Box:  4 1/4" x 9 1/4" x 1 1/8"; $1
Box: 4 1/4" x 9 1/4" x 1 1/8"; $1

W

Westinghouse ~ Betty Furness, the advertising face of Westinghouse when T.V. came into households in the 1950s; a Thermometer Set in a Box.  She is mainly remembered with the T.V. refrigerator ads.

Gotta Keep Movin' On ~ The Clock is Ticking & the Sun is Going Down.

AG/GRAIN

A SILAGE or HAY MOW / HAY (or even STRAW) STACK CUTTER
a very heavy saw of iron!  (34" X 6 1/2"; $5.00)
a very heavy saw of iron! (34" X 6 1/2"; $5.00)

My main mission of grain-related artifacts is centered on preserving what Grandma used for home baking & telling about them, and all the while, giving gratitude for her life of home service in the past, or I wouldn't be here today to tell about it. 

Those historic home baking artifacts were what I collected the most of during the 3 years at the German flohmarkts (1988-91 - just at the time when the Wall came down in 1989). They  represent the lives of all our ancestors who gave their lives to a career in the home, much of the time centered around home baking for the survival of the family.

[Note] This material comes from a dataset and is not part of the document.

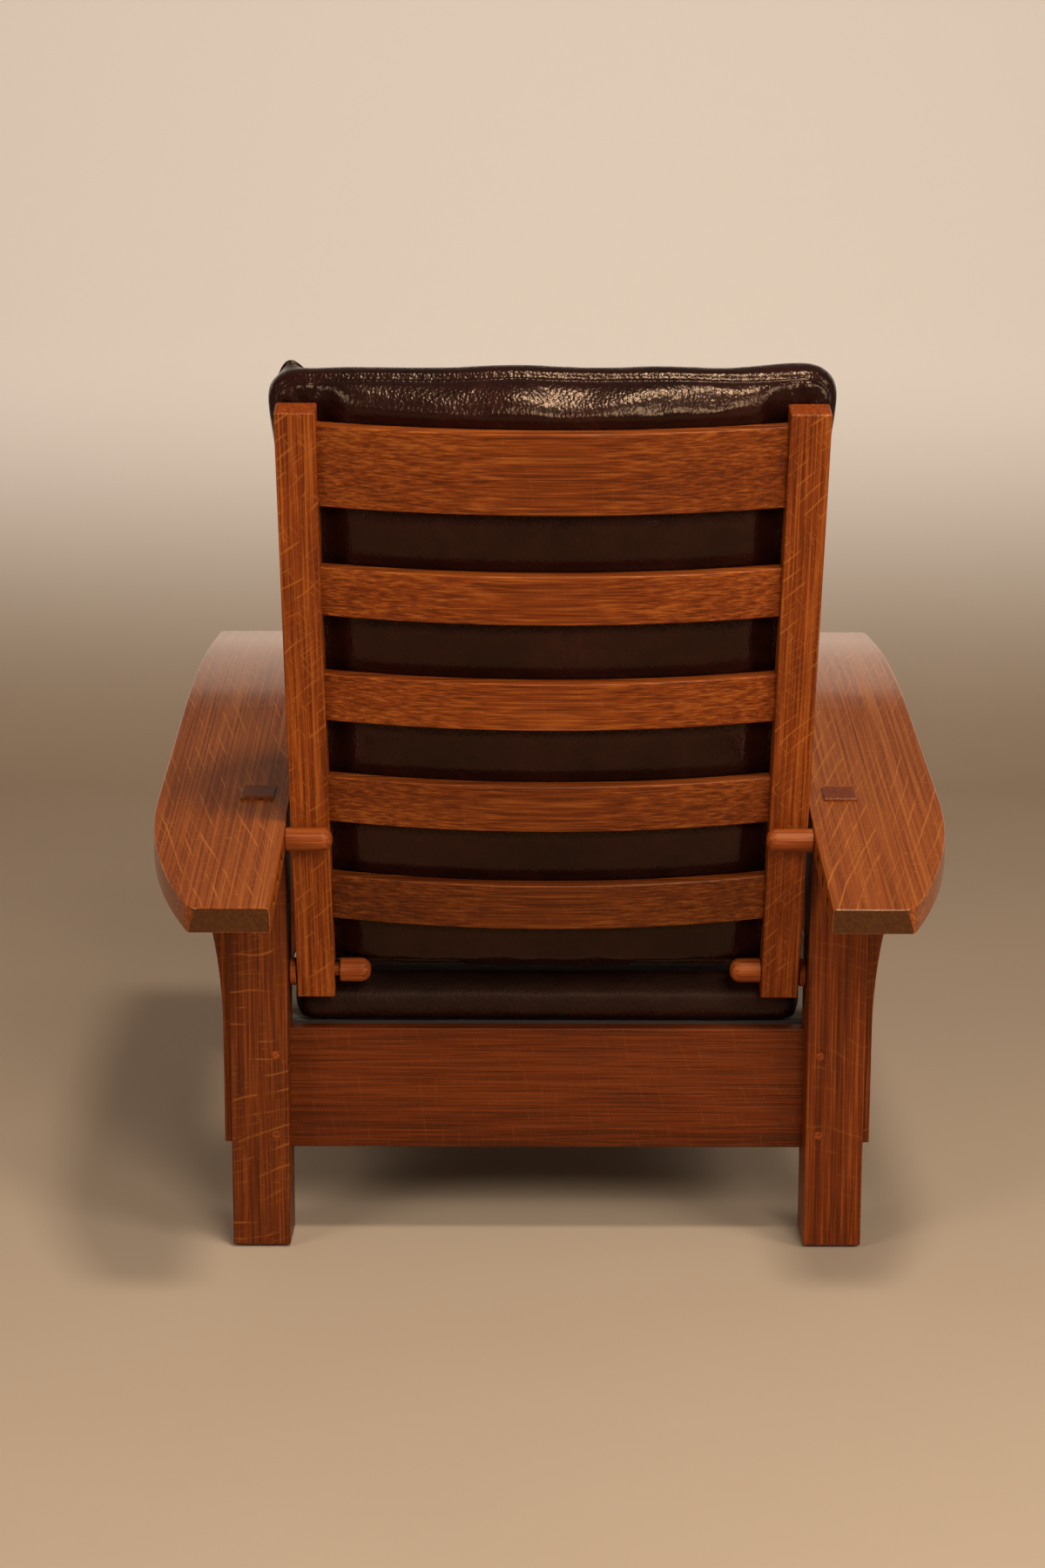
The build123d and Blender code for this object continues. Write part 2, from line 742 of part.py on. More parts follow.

Also, they are the main artifacts which are preserved in the "Bread Museums of Europe" that I've been to.

But the result of getting seeds into flour isn't in a vacuum.  It all begins with grain in the ground in order to produce more, then harvesting, millling, & on & on with the "world of cereal agriculture" expanding from there in order for man to have food to eat.  And we have many "agriculture artifact" collections & museums already preserving "this ag side of our history."  

But even so, once in awhile an ag item of the days gone by, catches my eye, & for education purposes (this website), it seems important to add it in to help expand one's knowledge . . . & preserve what otherwise might end up in a scrap heap!!!  So it was with this "hay / silage cutter" because so many people today have no idea of the work it takes for them to have food to eat!🤔!😏!  Seeing an item like this helps to take everyone back to reality.🙏

Day is Done, Gone the Sun . . .

I'm glad you came along for the day.  It was a most pleasant trip!